Так же и «естественный отбор» и «невидимая рука рынка» были двумя концептами в рамках одного знания. Невидимая рука и естественный отбор впервые столкнулись «лицом к лицу» в дебатах об эффективности свободной торговли в начале XIX века в Великобритании. Вопрос стоял о том, как экономической системе, которая предположительно способствует свободному обмену товарами и услугами, могут периодически возникать депрессии? Разве свободная торговля не должна вести к постоянно растущему богатству, как учил Адам Смит? Таким образом, несоответствие между намерением и результатом, которое определяет проблему Теодицеи, было представлено чисто антропоцентрическим образом. «Невидимую руку» представлял главным образом Давид Рикардо, биржевой маклер, выступавший от имени формирующейся буржуазии; «естественный отбор» – Томас Мальтус. Тем самым вместе они охватили весь спектр проблем того, что сейчас считается «классической политической экономией».
Адам Смит исследовал природу и причины богатства, тогда как Мальтус исследовал природу и причины бедности. Но сам Мальтус не предполагал, что одно будет простым дополнением к другому. Он не подходил к этому вопросу с чисто научной стороны. Он не посвятил долгие годы путешествий и размышлений подготовке экономического трактата. Адам Смит написал «Теорию нравственного чувства» (1759) за семнадцать лет до «Исследования о природе и причинах богатства народов» (1776), то есть, во втором случае за ним уже стояла академическая и литературная репутация, и он оправдал ожидания публики, представив свои полностью сформированные выводы и рассуждения. Мальтус же, напротив, завоевал свою репутацию смелым и внезапным ходом, каким был его «Опыт», написанный анонимно в политической полемике. Несмотря на обилие в нём политических рекомендаций, они направлены не столько на решение социальной проблемы бедности, сколько на решение морально-политической проблемы распределения вины за эту бедность. Это был PR-ход, если воспользоваться современной терминологией. Например, защита Мальтусом института собственности в мире без изобилия представляет собой прекрасный пример теории собственности Д. Юма. Среди философов если известная шутка: никто не имеет шансов разбогатеть, делая ставки против Дэвида Юма. Примерно то же самое можно сказать о Мальтусе. Они используют «иезуитско-софистическую» тактику построения аргументов.

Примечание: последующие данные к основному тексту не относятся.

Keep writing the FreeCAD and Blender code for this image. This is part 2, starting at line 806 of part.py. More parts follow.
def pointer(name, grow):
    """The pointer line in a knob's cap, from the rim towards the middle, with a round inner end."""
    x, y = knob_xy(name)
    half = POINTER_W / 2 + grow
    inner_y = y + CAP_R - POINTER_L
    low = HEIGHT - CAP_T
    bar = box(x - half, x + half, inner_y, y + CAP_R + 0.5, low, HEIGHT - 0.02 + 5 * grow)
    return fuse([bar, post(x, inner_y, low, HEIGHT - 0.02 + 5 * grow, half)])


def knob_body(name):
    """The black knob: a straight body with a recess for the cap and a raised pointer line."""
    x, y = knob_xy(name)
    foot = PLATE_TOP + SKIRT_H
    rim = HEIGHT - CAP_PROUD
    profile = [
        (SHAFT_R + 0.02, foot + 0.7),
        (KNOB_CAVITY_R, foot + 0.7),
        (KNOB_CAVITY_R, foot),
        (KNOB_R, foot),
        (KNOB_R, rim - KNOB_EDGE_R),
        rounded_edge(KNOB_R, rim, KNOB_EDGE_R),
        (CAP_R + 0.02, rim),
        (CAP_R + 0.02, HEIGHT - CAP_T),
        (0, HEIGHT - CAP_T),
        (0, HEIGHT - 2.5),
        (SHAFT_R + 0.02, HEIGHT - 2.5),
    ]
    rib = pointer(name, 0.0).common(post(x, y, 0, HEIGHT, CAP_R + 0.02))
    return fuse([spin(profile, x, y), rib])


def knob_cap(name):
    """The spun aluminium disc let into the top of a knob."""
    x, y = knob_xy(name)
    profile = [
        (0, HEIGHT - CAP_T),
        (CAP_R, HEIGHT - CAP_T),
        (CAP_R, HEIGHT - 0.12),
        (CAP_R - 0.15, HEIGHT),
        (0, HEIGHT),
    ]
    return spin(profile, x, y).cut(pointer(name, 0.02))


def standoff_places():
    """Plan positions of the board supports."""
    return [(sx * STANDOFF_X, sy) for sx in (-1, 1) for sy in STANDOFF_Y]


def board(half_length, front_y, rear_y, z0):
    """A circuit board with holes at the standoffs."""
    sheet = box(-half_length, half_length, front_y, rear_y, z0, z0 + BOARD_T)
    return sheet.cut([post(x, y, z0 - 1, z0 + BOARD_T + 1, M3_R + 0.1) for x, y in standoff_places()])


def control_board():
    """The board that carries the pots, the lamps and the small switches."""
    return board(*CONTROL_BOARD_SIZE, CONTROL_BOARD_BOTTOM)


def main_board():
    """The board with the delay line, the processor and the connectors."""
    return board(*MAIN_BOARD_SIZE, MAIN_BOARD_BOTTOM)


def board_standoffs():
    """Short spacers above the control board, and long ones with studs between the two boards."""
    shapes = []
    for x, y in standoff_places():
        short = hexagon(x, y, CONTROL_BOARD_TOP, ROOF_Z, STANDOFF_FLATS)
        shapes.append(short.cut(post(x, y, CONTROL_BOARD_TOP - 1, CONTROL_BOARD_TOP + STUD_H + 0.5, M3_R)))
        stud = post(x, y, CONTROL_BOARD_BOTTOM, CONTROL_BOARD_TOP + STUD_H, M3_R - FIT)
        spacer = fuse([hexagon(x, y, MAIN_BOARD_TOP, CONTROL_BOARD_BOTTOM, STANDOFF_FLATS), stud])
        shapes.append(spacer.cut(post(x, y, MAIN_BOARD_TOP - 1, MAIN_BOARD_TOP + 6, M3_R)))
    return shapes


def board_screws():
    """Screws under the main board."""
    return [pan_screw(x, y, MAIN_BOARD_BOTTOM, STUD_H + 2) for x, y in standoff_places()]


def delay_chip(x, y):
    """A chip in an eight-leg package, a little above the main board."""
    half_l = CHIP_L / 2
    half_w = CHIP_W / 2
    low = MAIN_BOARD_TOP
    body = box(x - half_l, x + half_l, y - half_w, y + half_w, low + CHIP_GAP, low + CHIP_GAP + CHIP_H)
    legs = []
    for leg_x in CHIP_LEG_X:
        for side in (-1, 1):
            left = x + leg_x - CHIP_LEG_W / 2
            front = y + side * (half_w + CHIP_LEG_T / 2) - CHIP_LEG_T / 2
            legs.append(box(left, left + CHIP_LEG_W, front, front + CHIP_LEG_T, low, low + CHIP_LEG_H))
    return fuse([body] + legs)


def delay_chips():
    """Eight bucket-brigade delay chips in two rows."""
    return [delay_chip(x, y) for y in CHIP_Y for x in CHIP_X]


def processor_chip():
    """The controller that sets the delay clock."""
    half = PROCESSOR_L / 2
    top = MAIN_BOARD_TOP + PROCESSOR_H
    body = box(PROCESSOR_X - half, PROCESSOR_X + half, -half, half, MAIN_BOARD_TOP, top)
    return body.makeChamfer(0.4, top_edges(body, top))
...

Аргументы Мальтуса, высказанные им в конце XVIII – начале XIX веков были подхвачены примерно полстолетия спустя Уильямом Стэнли Джевонсом (1835–1882) в его новаторской работе «Угольный вопрос» (1865). Признавая, что внешняя природа представляет собой определённый абсолютный и неумолимый предел, Джевонс утверждал, что вместо зерна (которым интересовался Мальтус) теперь уголь представляет «основной продукт страны». По мере увеличения численности населения увеличивалось и использование угля, но не линейным образом. С технологическими инновациями использование угля обещало стать скорее более интенсивным на душу населения. Эта идея получила воплощение в «парадоксе Джевонса», который утверждает, что повышение энергоэффективности, по иронии судьбы, приводит к увеличению общего потребления энергии. Сравнивая уголь с колониальными завоеваниями, которые расширили сельскохозяйственное производство сверх предсказаний Мальтуса, Джевонс утверждал, что истощение запасов угля теперь является главным ограничением роста населения и британской гегемонии. Однако его предсказания о нехватке энергии оказались кардинально неверными. Полагая, что запасы угля являются абсолютным пределом экономического роста Великобритании, Джевонс не предвидел роста нефтяной промышленности, который изменит мировую экономику и положение Великобритании в ней.
Вопросы дефицита и экологических ограничений были «провидческими» для классической политической экономии, но они были практически забыты с появлением неоклассической экономики в 1870-х годах. С переносом акцента с земли на капитал как ключевой фактор производства наряду с рабочей силой, экономисты-неоклассики отодвинули на второй план заботу о природных ресурсах на протяжении 1910–1930-х годов и вместо этого начали теоретизировать об их «взаимозаменяемости» (substitution) с капиталом посредством технологических инноваций.